** BEGIN **
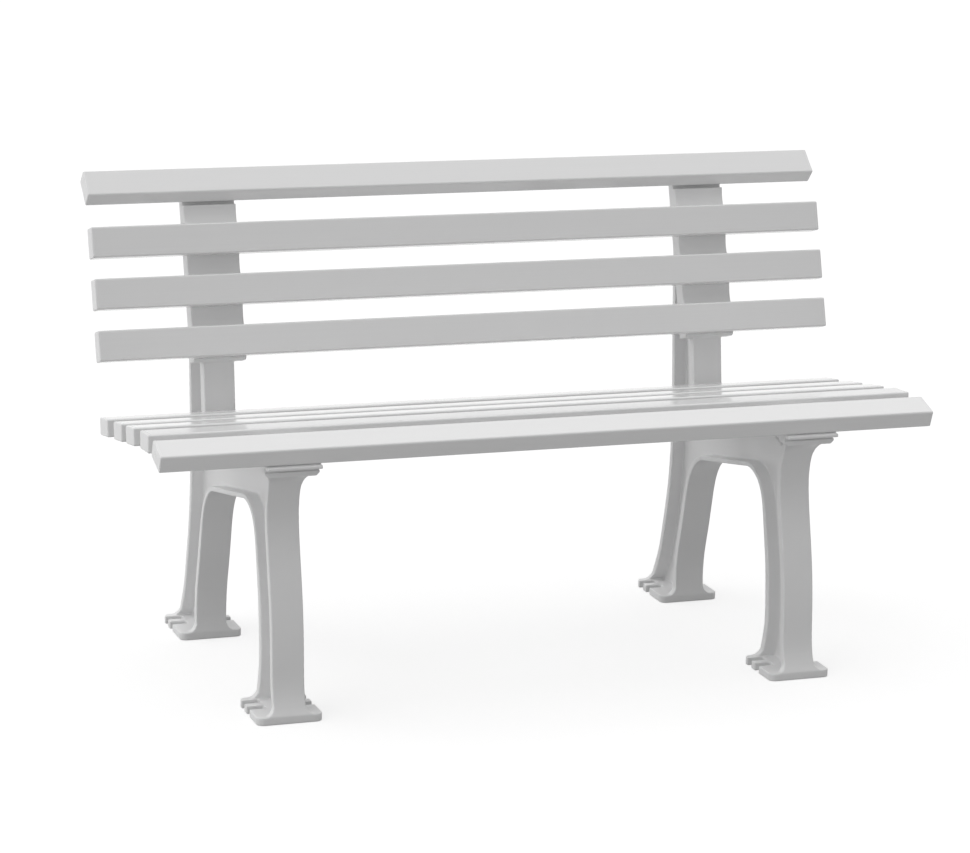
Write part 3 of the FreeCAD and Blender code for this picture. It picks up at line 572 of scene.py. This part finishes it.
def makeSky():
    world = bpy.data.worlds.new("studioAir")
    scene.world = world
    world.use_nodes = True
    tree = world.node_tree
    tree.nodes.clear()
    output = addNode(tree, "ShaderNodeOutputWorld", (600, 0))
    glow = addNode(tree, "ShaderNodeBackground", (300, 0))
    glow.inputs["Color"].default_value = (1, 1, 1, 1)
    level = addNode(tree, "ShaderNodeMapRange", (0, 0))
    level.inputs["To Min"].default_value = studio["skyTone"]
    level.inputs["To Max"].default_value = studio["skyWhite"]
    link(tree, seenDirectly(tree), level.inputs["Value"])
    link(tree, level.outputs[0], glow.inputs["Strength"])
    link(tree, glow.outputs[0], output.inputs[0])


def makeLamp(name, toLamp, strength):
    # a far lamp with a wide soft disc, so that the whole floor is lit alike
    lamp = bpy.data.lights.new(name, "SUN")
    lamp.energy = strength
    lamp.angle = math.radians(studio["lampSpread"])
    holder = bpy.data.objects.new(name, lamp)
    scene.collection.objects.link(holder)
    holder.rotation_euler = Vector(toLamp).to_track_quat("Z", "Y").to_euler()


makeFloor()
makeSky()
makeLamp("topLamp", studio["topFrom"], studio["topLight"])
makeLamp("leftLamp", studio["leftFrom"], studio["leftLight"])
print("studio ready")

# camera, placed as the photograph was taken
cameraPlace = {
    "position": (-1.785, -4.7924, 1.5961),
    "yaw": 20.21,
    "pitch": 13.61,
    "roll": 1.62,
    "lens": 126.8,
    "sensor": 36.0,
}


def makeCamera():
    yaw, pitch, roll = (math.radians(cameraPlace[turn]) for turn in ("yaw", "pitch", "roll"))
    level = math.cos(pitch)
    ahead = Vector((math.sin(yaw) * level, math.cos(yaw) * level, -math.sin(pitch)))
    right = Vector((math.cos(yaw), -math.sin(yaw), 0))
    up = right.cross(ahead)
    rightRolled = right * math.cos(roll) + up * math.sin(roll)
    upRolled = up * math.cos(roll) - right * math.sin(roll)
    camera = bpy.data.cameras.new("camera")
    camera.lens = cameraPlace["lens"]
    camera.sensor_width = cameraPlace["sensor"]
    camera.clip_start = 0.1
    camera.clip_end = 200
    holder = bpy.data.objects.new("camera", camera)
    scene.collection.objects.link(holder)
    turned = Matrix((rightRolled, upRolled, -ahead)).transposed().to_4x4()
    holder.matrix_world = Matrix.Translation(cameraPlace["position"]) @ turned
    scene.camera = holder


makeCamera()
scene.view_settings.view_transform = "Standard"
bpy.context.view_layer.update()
** END **
* _Task statement_
All the data must be duplicated exactly, with nothing added or removed.

* _Solution_
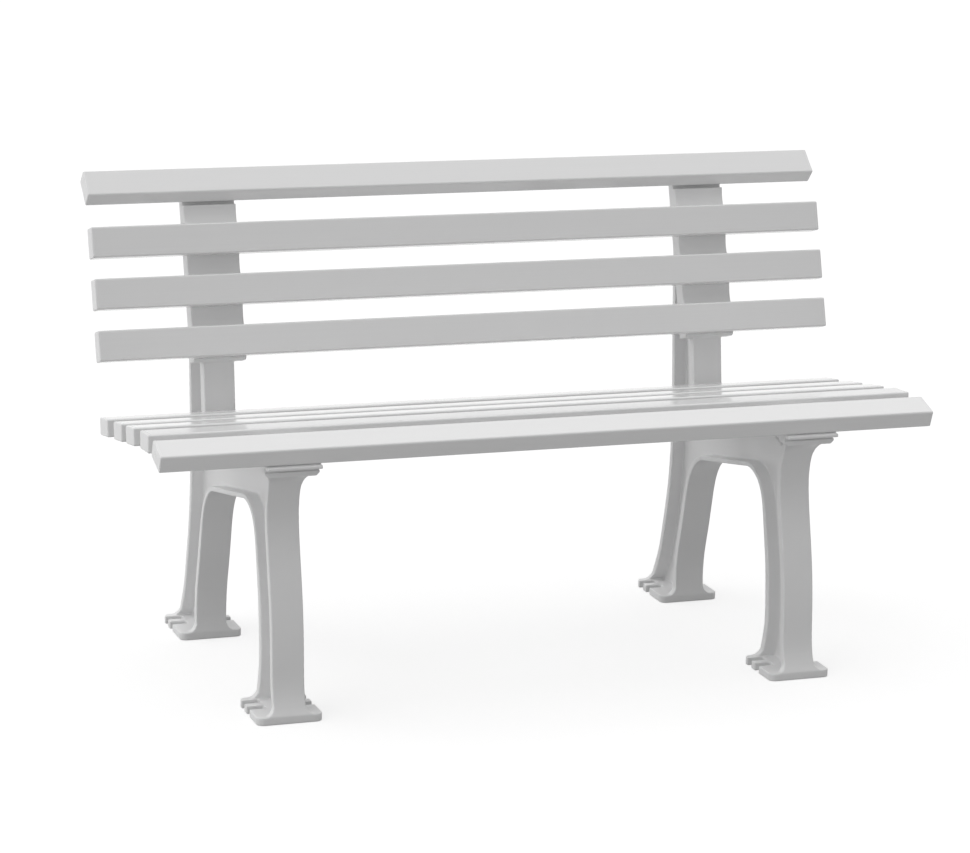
Write part 3 of the FreeCAD and Blender code for this picture. It picks up at line 572 of scene.py. This part finishes it.
def makeSky():
    world = bpy.data.worlds.new("studioAir")
    scene.world = world
    world.use_nodes = True
    tree = world.node_tree
    tree.nodes.clear()
    output = addNode(tree, "ShaderNodeOutputWorld", (600, 0))
    glow = addNode(tree, "ShaderNodeBackground", (300, 0))
    glow.inputs["Color"].default_value = (1, 1, 1, 1)
    level = addNode(tree, "ShaderNodeMapRange", (0, 0))
    level.inputs["To Min"].default_value = studio["skyTone"]
    level.inputs["To Max"].default_value = studio["skyWhite"]
    link(tree, seenDirectly(tree), level.inputs["Value"])
    link(tree, level.outputs[0], glow.inputs["Strength"])
    link(tree, glow.outputs[0], output.inputs[0])


def makeLamp(name, toLamp, strength):
    # a far lamp with a wide soft disc, so that the whole floor is lit alike
    lamp = bpy.data.lights.new(name, "SUN")
    lamp.energy = strength
    lamp.angle = math.radians(studio["lampSpread"])
    holder = bpy.data.objects.new(name, lamp)
    scene.collection.objects.link(holder)
    holder.rotation_euler = Vector(toLamp).to_track_quat("Z", "Y").to_euler()


makeFloor()
makeSky()
makeLamp("topLamp", studio["topFrom"], studio["topLight"])
makeLamp("leftLamp", studio["leftFrom"], studio["leftLight"])
print("studio ready")

# camera, placed as the photograph was taken
cameraPlace = {
    "position": (-1.785, -4.7924, 1.5961),
    "yaw": 20.21,
    "pitch": 13.61,
    "roll": 1.62,
    "lens": 126.8,
    "sensor": 36.0,
}


def makeCamera():
    yaw, pitch, roll = (math.radians(cameraPlace[turn]) for turn in ("yaw", "pitch", "roll"))
    level = math.cos(pitch)
    ahead = Vector((math.sin(yaw) * level, math.cos(yaw) * level, -math.sin(pitch)))
    right = Vector((math.cos(yaw), -math.sin(yaw), 0))
    up = right.cross(ahead)
    rightRolled = right * math.cos(roll) + up * math.sin(roll)
    upRolled = up * math.cos(roll) - right * math.sin(roll)
    camera = bpy.data.cameras.new("camera")
    camera.lens = cameraPlace["lens"]
    camera.sensor_width = cameraPlace["sensor"]
    camera.clip_start = 0.1
    camera.clip_end = 200
    holder = bpy.data.objects.new("camera", camera)
    scene.collection.objects.link(holder)
    turned = Matrix((rightRolled, upRolled, -ahead)).transposed().to_4x4()
    holder.matrix_world = Matrix.Translation(cameraPlace["position"]) @ turned
    scene.camera = holder


makeCamera()
scene.view_settings.view_transform = "Standard"
bpy.context.view_layer.update()